Baseball was first organized in San Juan in 1898. It was brought to the island by Cuban immigrants. Although it took time to gain traction, it soon became popular. The game only reached new heights when the Almendares team defeated a visiting American military team. Later that year, the Americans annexed the island. The result: residents would hold American citizenship from now on, but lack voting representation in the US Congress. (Incidentally, the same fate befell American Samoa, Guam, Northern Mariana Islands, and the U.S. Virgin Islands.)
Baseball, meanwhile, was racially divided in the continental United States between the black Negro Leaguesand white Major League Baseball; such divisions did not exist in Puerto Rico. Approximately 22 Negro League players competed in the Puerto Rican Professional Baseball League between 1938 and 1968; among them were Satchel Paige, Josh Gibson, and Leon Day, to name a few. (In the US, light-skinned or “white passing” players from the Caribbean, including from Puerto Rico, and South America were allowed in MLB before Jackie Robinson. As for black players from those regions, they were relegated to the Negro Leagues until Robinson’s breakthrough with the Brooklyn Dodgers.)
One of the first and most prominent players from Puerto Rico is Roberto Clemente. Bad Bunny namechecks him in a song (next to Argentine footballers Lionel Messi and Maradona, and Dominican baseball great Albert Pujols, and Puerto Rican baseball stars Francisco Lindor and Edwin Diaz.)
Clemente is considered to be a legend in his own right, referred to as “The Great One”, he was a right fielder for the Pittsburgh Pirates, becoming the first Latin American player to reach 3,000 hits. Clemente credited watching the Negro League players as inspiration to play baseball, calling them his heroes. Clemente died in a fatal airplane crash.

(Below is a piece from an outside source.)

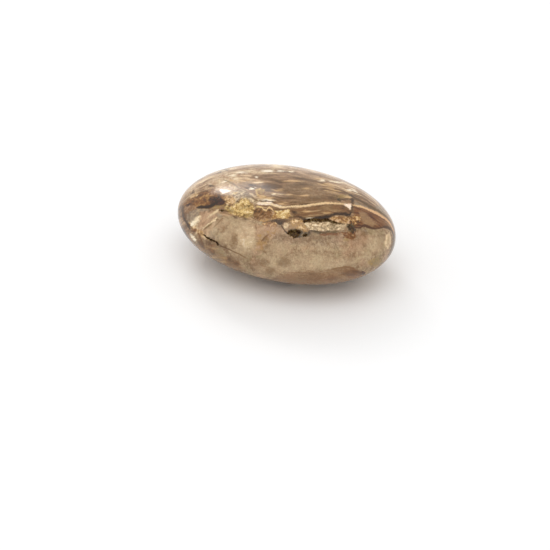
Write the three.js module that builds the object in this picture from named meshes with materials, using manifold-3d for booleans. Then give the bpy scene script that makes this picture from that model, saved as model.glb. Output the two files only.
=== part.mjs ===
// A polished palm stone of ocean jasper: one natural pebble, ground to a thick
// oval that fills the palm. Its skin is a smooth superellipsoid, a little taller
// towards +X. A flat spot under its belly lets it lie still. Small drusy vugs
// and one open fissure, which the polish laid bare, are cut into the front of it.
// Millimetres, +Z up. The origin is the centre of the base, +X is the long axis
// and -Y is the side with the vugs.

import * as THREE from "three";
import { mergeVertices } from "three/addons/utils/BufferGeometryUtils.js";
import Module from "manifold-3d";

const LENGTH = 68;
const WIDTH = 46.8;
const FULL_HEIGHT = 27.6; // of the whole oval, before the flat spot is ground
const FLAT_DEPTH = 0.4; // ground off the belly
const FLAT_BLEND = 0.15; // how far the flat spot's soft edge reaches, in height

const PLAN_POWER = 2.05; // 2 is an ellipse seen from above, and more is squarer
const PROFILE_POWER = 2.1; // the same for the section through the middle
const WIDTH_TAPER = -0.02; // share of the width gained at the +X end
const HEIGHT_TAPER = 0.042; // share of the height gained at the +X end

const SKIN_DETAIL = 17; // splits of each icosahedron edge, for the skin
const LOBE_DETAIL = 2; // the same for a lobe of a vug, whose facets read as crystals

const HALF_LENGTH = LENGTH / 2;
const HALF_WIDTH = WIDTH / 2;
const HALF_HEIGHT = FULL_HEIGHT / 2;
const GIRDLE = HALF_HEIGHT - FLAT_DEPTH; // height of the widest section

const STONE_COLOUR = 0xa78e72;

// Each vug or fissure sits at a place on the skin: x and y on the crown, or x
// and z on the front flank. turn is the angle of its length from +X, seen from
// outside. A lobe lies along and across the length; length, width and depth are
// its half sizes.
const HOLLOWS = [
  {
    // The long vug under the brown band, lined with pale druse
    crown: [17.6, -11.2],
    turn: 22,
    lobes: [
      { along: -4.9, across: 0.5, length: 2.2, width: 0.8, depth: 0.7 },
      { along: -2.4, across: 0.3, length: 2.4, width: 1.3, depth: 1.2 },
      { along: 0.4, across: 0.1, length: 2.6, width: 1.7, depth: 1.5 },
      { along: 3.0, across: 0.2, length: 2.4, width: 1.4, depth: 1.3 },
      { along: 5.4, across: 0.3, length: 1.9, width: 1.0, depth: 0.9 },
    ],
  },
  {
    // The dark pocket below the left end of the long vug
    crown: [10.9, -17.5],
    turn: 4,
    lobes: [
      { along: -1.1, across: 0.4, length: 1.3, width: 0.9, depth: 1.2 },
      { along: 0.3, across: -0.2, length: 1.4, width: 1.2, depth: 1.7 },
      { along: 1.6, across: 0.1, length: 0.9, width: 0.8, depth: 1.0 },
    ],
  },
  {
    // The dark notch at the right end of the long vug
    crown: [24.9, -7.9],
    turn: -62,
    lobes: [
      { along: -0.7, across: 0.0, length: 1.1, width: 0.7, depth: 0.9 },
      { along: 0.6, across: 0.1, length: 1.0, width: 0.8, depth: 1.1 },
    ],
  },
  {
    // The little pit where the pale seams meet, near the left end
    crown: [-13.1, -15.9],
    turn: 35,
    lobes: [{ along: 0, across: 0, length: 0.9, width: 0.6, depth: 0.8 }],
  },
  {
    // The open fissure on the left of the front flank
    flank: [-14.0, 15.3],
    turn: -6,
    lobes: [
      { along: -1.5, across: 0.05, length: 1.7, width: 0.32, depth: 0.9 },
      { along: 0.6, across: 0.0, length: 1.5, width: 0.3, depth: 1.0 },
      { along: 2.4, across: -0.05, length: 0.9, width: 0.42, depth: 1.0 },
    ],
  },
];

const wasm = await Module();
wasm.setup();

// Both tapers at a distance x along the stone, as factors of width and height.
function tapers(x) {
  return {
    wide: 1 + (WIDTH_TAPER * x) / HALF_LENGTH,
    tall: 1 + (HEIGHT_TAPER * x) / HALF_LENGTH,
  };
}

// How far out in plan a point lies: 1 on the widest outline.
function planReach(x, y) {
  const across = y / (HALF_WIDTH * tapers(x).wide);
  return (
    Math.abs(x / HALF_LENGTH) ** PLAN_POWER + Math.abs(across) ** PLAN_POWER
  );
}

// The skin's height above the base, without the flat spot, at a plan point.
function crownPoint(x, y) {
  const rise = 1 - planReach(x, y) ** (PROFILE_POWER / PLAN_POWER);
  const z = HALF_HEIGHT * rise ** (1 / PROFILE_POWER) * tapers(x).tall;
  return new THREE.Vector3(x, y, GIRDLE + z);
}

// The point of the front flank at a distance x along and a height z.
function flankPoint(x, z) {
  const { wide, tall } = tapers(x);
  const level = Math.abs((z - GIRDLE) / (HALF_HEIGHT * tall)) ** PROFILE_POWER;
  const reach = (1 - level) ** (PLAN_POWER / PROFILE_POWER);
  const across = reach - Math.abs(x / HALF_LENGTH) ** PLAN_POWER;
  const y = -HALF_WIDTH * wide * across ** (1 / PLAN_POWER);
  return new THREE.Vector3(x, y, z);
}

// The larger of two heights, with the flat spot's soft edge between them.
function softFloor(height, floor) {
  const near = Math.max(FLAT_BLEND - Math.abs(height - floor), 0);
  return Math.max(height, floor) + near ** 2 / (4 * FLAT_BLEND);
}

// Carries a point of the unit sphere to the stone's skin.
function onSkin(unit) {
  const plan =
    Math.abs(unit.x) ** PLAN_POWER + Math.abs(unit.y) ** PLAN_POWER;
  const level =
    plan ** (PROFILE_POWER / PLAN_POWER) + Math.abs(unit.z) ** PROFILE_POWER;
  const reach = level ** (-1 / PROFILE_POWER);
  const x = HALF_LENGTH * reach * unit.x;
  const { wide, tall } = tapers(x);
  const y = HALF_WIDTH * reach * unit.y * wide;
  const z = GIRDLE + HALF_HEIGHT * reach * unit.z * tall;
  return new THREE.Vector3(x, y, softFloor(z, 0));
}

// A unit ball of triangles whose shared corners are merged.
function unitBall(detail) {
  const ball = new THREE.IcosahedronGeometry(1, detail);
  ball.deleteAttribute("normal");
  ball.deleteAttribute("uv");
  return mergeVertices(ball, 1e-5);
}

// A ball with each corner carried by a rule that returns its new place.
function shapedBall(detail, carry) {
  const ball = unitBall(detail);
  const corners = ball.attributes.position;
  const corner = new THREE.Vector3();
  for (let i = 0; i < corners.count; i++) {
    corner.fromBufferAttribute(corners, i).normalize();
    const place = carry(corner);
    corners.setXYZ(i, place.x, place.y, place.z);
  }
  return ball;
}

// Outward direction of the skin at a place on it, from the level function.
function outward(place) {
  const step = 1e-3;
  const level = (p) => {
    const { wide, tall } = tapers(p.x);
    const y = p.y / (HALF_WIDTH * wide);
    const z = (p.z - GIRDLE) / (HALF_HEIGHT * tall);
    const plan =
      Math.abs(p.x / HALF_LENGTH) ** PLAN_POWER + Math.abs(y) ** PLAN_POWER;
    return plan ** (PROFILE_POWER / PLAN_POWER) + Math.abs(z) ** PROFILE_POWER;
  };
  const slope = (axis) =>
    level(place.clone().addScaledVector(axis, step)) -
    level(place.clone().addScaledVector(axis, -step));
  return new THREE.Vector3(
    slope(new THREE.Vector3(1, 0, 0)),
    slope(new THREE.Vector3(0, 1, 0)),
    slope(new THREE.Vector3(0, 0, 1)),
  ).normalize();
}

// The local frame of a hollow: X along it, Y across it and Z out of the stone.
function hollowFrame({ crown, flank, turn }) {
  const place = crown ? crownPoint(...crown) : flankPoint(...flank);
  const out = outward(place);
  const along = new THREE.Vector3(1, 0, 0)
    .addScaledVector(out, -out.x)
    .normalize()
    .applyAxisAngle(out, THREE.MathUtils.degToRad(turn));
  const across = new THREE.Vector3().crossVectors(out, along);
  return new THREE.Matrix4()
    .makeBasis(along, across, out)
    .setPosition(place);
}

// One lobe of a hollow: a lumpy, flat-faced ball half sunk in the skin.
function lobe(frame, { along, across, length, width, depth }) {
  return shapedBall(LOBE_DETAIL, (unit) => {
    const lump =
      1 +
      0.1 * Math.sin(5.3 * unit.x + 3.1 * along) * Math.cos(4.7 * unit.y) +
      0.06 * Math.sin(8.9 * unit.z + 2.3 * unit.x);
    return new THREE.Vector3(
      along + length * lump * unit.x,
      across + width * lump * unit.y,
      depth * lump * unit.z,
    ).applyMatrix4(frame);
  });
}

// A closed geometry as a solid for joining and cutting.
function solidOf(geometry) {
  return new wasm.Manifold(
    new wasm.Mesh({
      numProp: 3,
      vertProperties: new Float32Array(geometry.attributes.position.array),
      triVerts: new Uint32Array(geometry.index.array),
    }),
  );
}

// A solid as geometry again.
function geometryOf(solid) {
  const { vertProperties, triVerts } = solid.getMesh();
  const geometry = new THREE.BufferGeometry();
  geometry.setAttribute("position", new THREE.BufferAttribute(vertProperties, 3));
  geometry.setIndex(new THREE.BufferAttribute(triVerts, 1));
  geometry.computeVertexNormals();
  return geometry;
}

// The whole stone: its skin with every hollow cut out of it.
function palmStone() {
  let stone = solidOf(shapedBall(SKIN_DETAIL, onSkin));
  for (const hollow of HOLLOWS) {
    const frame = hollowFrame(hollow);
    for (const size of hollow.lobes) {
      stone = stone.subtract(solidOf(lobe(frame, size)));
    }
  }
  const finish = new THREE.MeshStandardMaterial({
    color: STONE_COLOUR,
    roughness: 0.22,
    metalness: 0,
  });
  const mesh = new THREE.Mesh(geometryOf(stone), finish);
  mesh.name = "palm_stone";
  return mesh;
}

const stone = new THREE.Group();
stone.name = "ocean_jasper_palm_stone";
stone.add(palmStone());

export default stone;
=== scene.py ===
"""The looks of a polished ocean jasper palm stone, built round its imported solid.

The stone is one pebble: a smooth oval whose skin cuts through banded brown
jasper above and mottled taupe chalcedony below. Its markings are laid out on
the face chart, which is the stone as it looks from the viewpoint: u runs right
and v runs up, in millimetres from the stone's centre, and w comes nearer. The
markings behind are laid out in the same way on the chart of the back.
"""

import logging
import math
from dataclasses import dataclass, field, replace
from enum import Enum

import bmesh
import bpy
import numpy as np
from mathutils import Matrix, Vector, noise


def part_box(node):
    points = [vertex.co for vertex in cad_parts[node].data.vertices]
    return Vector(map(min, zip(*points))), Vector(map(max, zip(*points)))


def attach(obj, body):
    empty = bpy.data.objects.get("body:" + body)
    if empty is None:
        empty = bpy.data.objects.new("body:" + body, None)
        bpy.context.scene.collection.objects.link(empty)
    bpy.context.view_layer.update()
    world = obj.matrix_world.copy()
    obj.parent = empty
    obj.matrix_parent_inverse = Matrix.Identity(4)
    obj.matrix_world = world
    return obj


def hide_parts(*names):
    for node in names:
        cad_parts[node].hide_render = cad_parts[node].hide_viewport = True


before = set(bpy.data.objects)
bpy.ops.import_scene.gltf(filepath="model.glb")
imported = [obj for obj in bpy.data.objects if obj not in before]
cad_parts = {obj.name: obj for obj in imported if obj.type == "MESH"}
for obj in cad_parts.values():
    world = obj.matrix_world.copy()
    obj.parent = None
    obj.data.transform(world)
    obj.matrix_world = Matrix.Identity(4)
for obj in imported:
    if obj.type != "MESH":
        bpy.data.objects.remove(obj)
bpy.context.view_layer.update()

LOG = logging.getLogger("palm_stone")
MM = 0.001
SEED = 20
NODE = "palm_stone"
SLOT = "polished_jasper"
FAR_OUT = 30.0  # millimetres off an edge, from where its distance stops counting

Array = np.ndarray
Points = tuple[tuple[float, float], ...]
Span = tuple[float, float]
Scale = tuple[float, float, float]
Colour = tuple[float, float, float, float]
Shares = tuple[float, ...]
Socket = bpy.types.NodeSocket


class Tone(Enum):
    """The stone's colours in daylight, as red, green and blue from 0 to 255."""

    TAUPE = (172, 149, 121)
    TAUPE_PALE = (196, 175, 146)
    TAUPE_DEEP = (146, 122, 95)
    BLUSH = (190, 158, 132)
    SAGE = (166, 150, 117)
    CLOUD = (212, 193, 165)
    PEARL = (204, 182, 154)
    SMOKE = (152, 133, 112)
    ASH = (166, 152, 136)
    BARK = (106, 79, 48)
    BARK_DARK = (68, 48, 26)
    COCOA = (141, 112, 77)
    MAUVE = (158, 129, 101)
    FAWN = (178, 149, 114)
    SHELL = (208, 178, 150)
    IVORY = (240, 220, 186)
    MILK = (255, 247, 232)
    PETAL = (246, 218, 202)
    CREAM = (228, 198, 158)
    PEACH = (222, 180, 138)
    HONEY = (196, 160, 106)
    STRAW = (226, 202, 146)
    MOSS = (172, 144, 88)
    OLIVE = (118, 98, 52)
    OCHRE = (150, 112, 66)
    RUST = (140, 96, 52)
    RUSSET = (145, 108, 72)
    MAROON = (98, 62, 42)
    PLUM = (76, 52, 40)
    GREIGE = (160, 142, 112)
    FOREST = (82, 74, 52)

    def linear(self) -> Colour:
        """Turns the tone into linear light.

        Returns:
            Red, green and blue from 0 to 1, and an alpha of 1.
        """
        parts = [channel / 255 for channel in self.value]
        red, green, blue = (c / 12.92 if c <= 0.04045 else ((c + 0.055) / 1.055) ** 2.4 for c in parts)
        return red, green, blue, 1.0


Stops = tuple[tuple[float, Tone], ...]


class Grain(Enum):
    """What breaks up the colour inside a marking."""

    STREAKS = "Streaks"
    MOTTLE = "Mottle"
    CRUMBS = "Crumbs"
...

Bad Bunny is definitely proud of Puerto Rican baseball. Roughly 25 percent of MLB players come from Latin America and the Caribbean. During his most recent month-long “No Me Quiero Ir de Aqui” residency in Puerto Rico (he refused to perform on the US mainland), he shared the image “Baseball is almost religion, Puerto Rico defeated the United States in the World Baseball Classic in 2017.”

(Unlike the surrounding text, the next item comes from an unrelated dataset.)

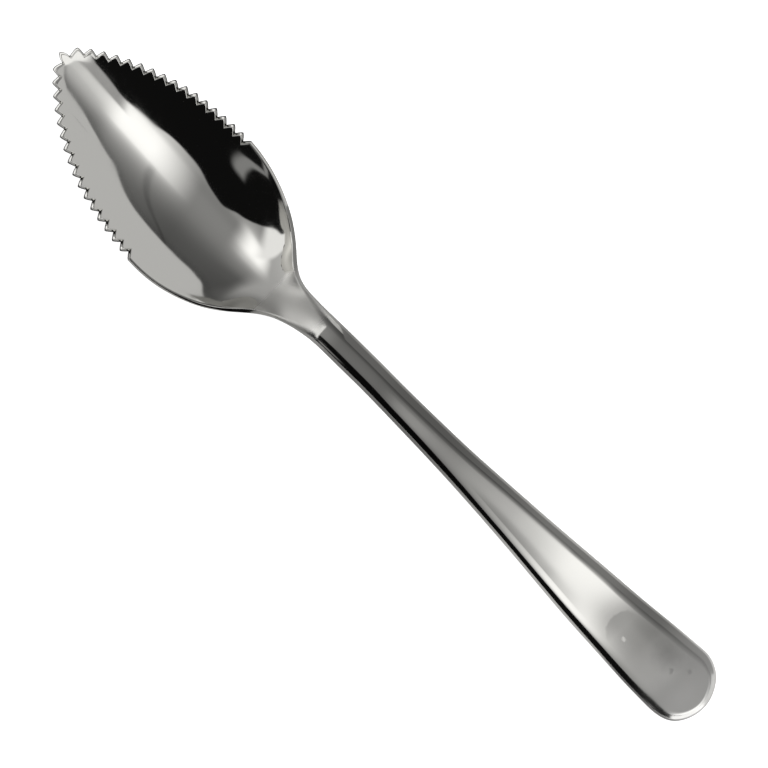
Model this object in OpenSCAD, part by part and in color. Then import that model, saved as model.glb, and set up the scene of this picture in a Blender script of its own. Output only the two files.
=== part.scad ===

His involvement in the business of sports reflects putting actions to his broader commitment to elevating Latino athletes. This has found expression in Rimas Sports, his sports agency, which features Baseball Hall of Famer Iván “Pudge” Rodríguez as an ambassador. Among its clients are MLB stars, including Ronald Acuña Jr. and Fernando Tatis Jr. Its rapid rise has drawn scrutiny as well; Rimas Sports was recently involved in an arbitration case with the Major League Baseball Players Association over alleged “serious rules violations,” which was resolved earlier this year. (He also co-owns a basketball team, Los Cangrejeros de Santurce, in Puerto Rico’s top league, the Baloncesto Superior Nacional or BSN.
Politically, Bad Bunny has been outspoken about Puerto Rico’s future. In 2024, he endorsed independent candidate Juan Dalmau, who ultimately lost the general election but is widely associated with the pro-independence movement. At a rally for Dalmau, Bad Bunny reflected on having previously voted for former governor Luis Fortuño of the pro-statehood New Progressive Party (PNP), a decision he said only worsened conditions on the island. During the same election period, he also financed billboards across San Juan criticizing the PNP, with messages such as “To vote for the PNP is to vote for corruption” and “Whoever votes for the PNP doesn’t love Puerto Rico,” all signed with his name. Taken together, these actions make clear his belief that Puerto Rico should pursue independence, and do so urgently.
While this is considered peak decolonial thinking, he has developed it as he has matured as an artist. He is using his platform to help his listeners and fans become politically aware of the issues, not only in Puerto Rico but also in Latin America, where experiences are increasingly similar.
So as you watch Bad Bunny’s Super Bowl halftime show, remember: this moment has been years in the making—not just musically, but culturally. It marks a home run for the island, a rare step out from the shadow of the United States on its biggest stage. This is culture asserting itself, born from the uneasy reality that the U.S. created when it annexed Puerto Rico. Just as baseball arrived on the island through Cuba, today’s Latino diaspora is more connected than ever, and music, like sport, has the power to bind those histories together. The Super Bowl may be how America comes to recognize Latino presence—but, as baseball reminds us, we have always been here.







Bad Bunny has become defacto the main figure supporting that “USA + Latin people and culture “ is best for everybody. Fight repression with love … and salsa and perreo and “food” even if Benito didn’t mentioned it explicitly. Latin culture and its people are not add-ons to the USA experience, are part of it.